» TASK INSTRUCTIONS:
Using the listing below, report all lines holding the word "from".

» RECORDED DATA:
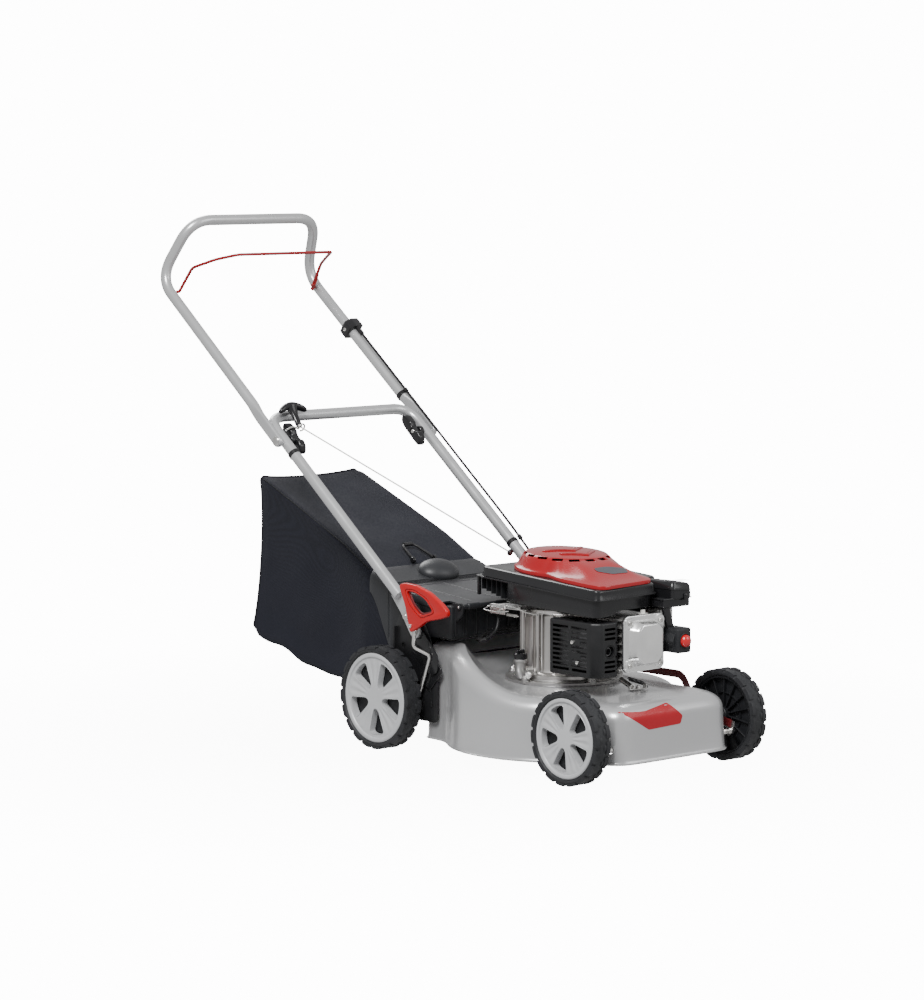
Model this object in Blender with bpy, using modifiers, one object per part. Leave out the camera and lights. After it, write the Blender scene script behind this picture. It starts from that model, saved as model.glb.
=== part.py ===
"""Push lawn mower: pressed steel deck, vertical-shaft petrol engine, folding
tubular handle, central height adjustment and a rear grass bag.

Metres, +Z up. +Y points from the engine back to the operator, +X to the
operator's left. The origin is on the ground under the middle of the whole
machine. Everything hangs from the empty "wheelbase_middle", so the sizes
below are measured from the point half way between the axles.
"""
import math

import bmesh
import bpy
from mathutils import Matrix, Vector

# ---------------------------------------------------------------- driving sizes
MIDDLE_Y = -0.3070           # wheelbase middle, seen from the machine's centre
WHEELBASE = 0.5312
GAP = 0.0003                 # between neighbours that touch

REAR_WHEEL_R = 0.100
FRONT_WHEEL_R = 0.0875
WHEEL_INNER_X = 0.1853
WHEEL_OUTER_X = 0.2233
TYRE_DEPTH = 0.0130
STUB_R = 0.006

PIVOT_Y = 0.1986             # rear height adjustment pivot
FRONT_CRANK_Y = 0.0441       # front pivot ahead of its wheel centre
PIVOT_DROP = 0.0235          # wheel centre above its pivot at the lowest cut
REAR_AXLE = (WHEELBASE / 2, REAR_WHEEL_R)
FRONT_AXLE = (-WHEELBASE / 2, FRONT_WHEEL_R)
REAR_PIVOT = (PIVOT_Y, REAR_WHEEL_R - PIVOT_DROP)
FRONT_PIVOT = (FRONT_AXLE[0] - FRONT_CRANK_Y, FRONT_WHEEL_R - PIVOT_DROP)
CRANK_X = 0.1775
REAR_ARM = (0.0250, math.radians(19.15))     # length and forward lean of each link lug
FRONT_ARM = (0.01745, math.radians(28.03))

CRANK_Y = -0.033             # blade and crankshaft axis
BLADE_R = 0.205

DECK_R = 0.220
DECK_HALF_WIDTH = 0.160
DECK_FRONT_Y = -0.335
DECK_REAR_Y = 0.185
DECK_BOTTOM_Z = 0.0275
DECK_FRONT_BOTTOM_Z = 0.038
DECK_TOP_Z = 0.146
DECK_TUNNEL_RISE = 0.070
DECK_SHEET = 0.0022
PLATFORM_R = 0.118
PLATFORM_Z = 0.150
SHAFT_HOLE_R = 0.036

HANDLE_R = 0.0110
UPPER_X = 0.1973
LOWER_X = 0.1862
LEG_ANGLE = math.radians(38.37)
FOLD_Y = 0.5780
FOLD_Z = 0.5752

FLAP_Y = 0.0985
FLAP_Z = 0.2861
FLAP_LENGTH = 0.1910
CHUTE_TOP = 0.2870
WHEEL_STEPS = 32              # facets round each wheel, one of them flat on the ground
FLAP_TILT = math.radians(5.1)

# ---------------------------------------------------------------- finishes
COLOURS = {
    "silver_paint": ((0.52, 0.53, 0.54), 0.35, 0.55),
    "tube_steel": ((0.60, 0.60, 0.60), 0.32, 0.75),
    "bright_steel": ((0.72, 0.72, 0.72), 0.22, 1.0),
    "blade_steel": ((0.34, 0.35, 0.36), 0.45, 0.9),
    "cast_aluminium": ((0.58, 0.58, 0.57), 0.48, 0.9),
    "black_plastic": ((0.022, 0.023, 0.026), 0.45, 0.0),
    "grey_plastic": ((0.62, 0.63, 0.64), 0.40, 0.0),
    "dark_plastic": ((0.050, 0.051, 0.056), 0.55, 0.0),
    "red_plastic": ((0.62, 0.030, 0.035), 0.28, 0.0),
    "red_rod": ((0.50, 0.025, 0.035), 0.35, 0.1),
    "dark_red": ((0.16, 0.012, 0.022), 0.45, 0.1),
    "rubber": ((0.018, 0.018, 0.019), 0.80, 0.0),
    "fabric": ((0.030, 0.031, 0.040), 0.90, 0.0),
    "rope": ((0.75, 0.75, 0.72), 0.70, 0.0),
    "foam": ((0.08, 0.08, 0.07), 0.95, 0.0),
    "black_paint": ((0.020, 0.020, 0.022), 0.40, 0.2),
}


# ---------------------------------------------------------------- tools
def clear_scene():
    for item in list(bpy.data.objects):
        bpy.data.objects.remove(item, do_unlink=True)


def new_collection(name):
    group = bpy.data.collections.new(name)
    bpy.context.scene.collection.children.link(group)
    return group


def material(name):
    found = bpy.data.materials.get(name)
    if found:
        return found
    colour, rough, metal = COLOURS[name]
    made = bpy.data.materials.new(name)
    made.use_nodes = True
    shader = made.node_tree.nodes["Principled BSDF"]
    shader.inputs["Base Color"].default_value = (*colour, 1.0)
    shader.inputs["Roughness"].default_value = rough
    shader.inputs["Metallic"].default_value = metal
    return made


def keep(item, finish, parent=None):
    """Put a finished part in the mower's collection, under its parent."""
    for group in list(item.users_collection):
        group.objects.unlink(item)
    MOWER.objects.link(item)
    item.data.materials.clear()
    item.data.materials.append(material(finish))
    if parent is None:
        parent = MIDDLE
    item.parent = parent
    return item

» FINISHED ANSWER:
Model this object in Blender with bpy, using modifiers, one object per part. Leave out the camera and lights. After it, write the Blender scene script behind this picture. It starts from that model, saved as model.glb.
Metres, +Z up. +Y points from the engine back to the operator, +X to the
machine. Everything hangs from the empty "wheelbase_middle", so the sizes
below are measured from the point half way between the axles.
from mathutils import Matrix, Vector
MIDDLE_Y = -0.3070           # wheelbase middle, seen from the machine's centre